Korwin-Piotrowska MIAŻDŻY "Botoks”. A to i tak wcale nie najgorsza recenzja nowego filmu Vegi
Przerysowany, drastyczny, ordynarny, a do tego niebezpieczny
O nowym, kontrowersyjnym filmie Patryka Vegi było głośno na długo przed premierą. Teraz, gdy "Botoks” wszedł wreszcie na ekrany, wiadomo już, że reżyserowi udały się dwie rzeczy: zaliczyć najlepsze otwarcie roku (ponad 711 tys. widzów) oraz wywołać burzę.
Na oczekiwany od miesięcy nowy film twórcy "Pitbulla” czekali też krytycy i dziennikarze, bo nowego dzieła Vegi - który, przypomnijmy, ma też na koncie "Ciacho”, jeden z najgorszych polskich filmów w historii - nie miał pokazów prasowych.
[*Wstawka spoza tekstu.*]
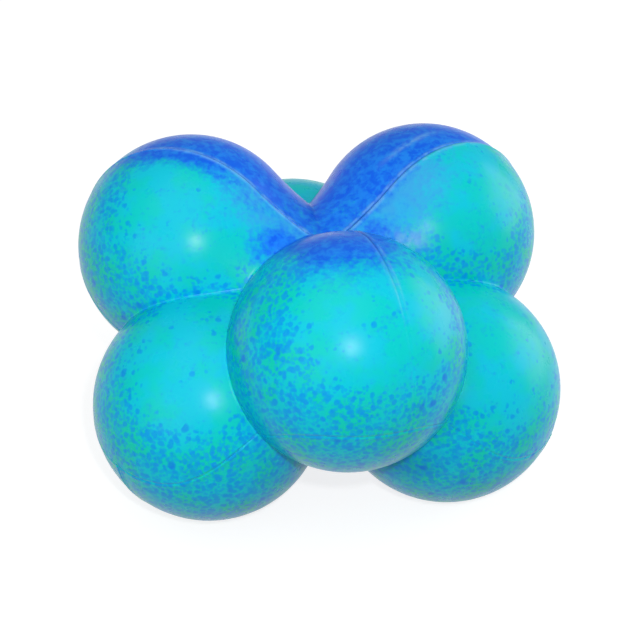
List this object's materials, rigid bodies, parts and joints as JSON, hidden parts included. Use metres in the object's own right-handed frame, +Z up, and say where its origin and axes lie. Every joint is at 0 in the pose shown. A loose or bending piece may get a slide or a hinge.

Sądząc po reakcjach większości najbardziej znanych recenzentów, ten wybieg nie był przypadkowy. "Botoks”, zapowiadany szumnie jako film "demaskujący brutalną prawdę o polskiej służbie zdrowia”, w większości recenzji został zmiażdżony. A śladom po tych bolesnych słowach nie da rady ani botoks, ani żaden inny zabieg upiększający.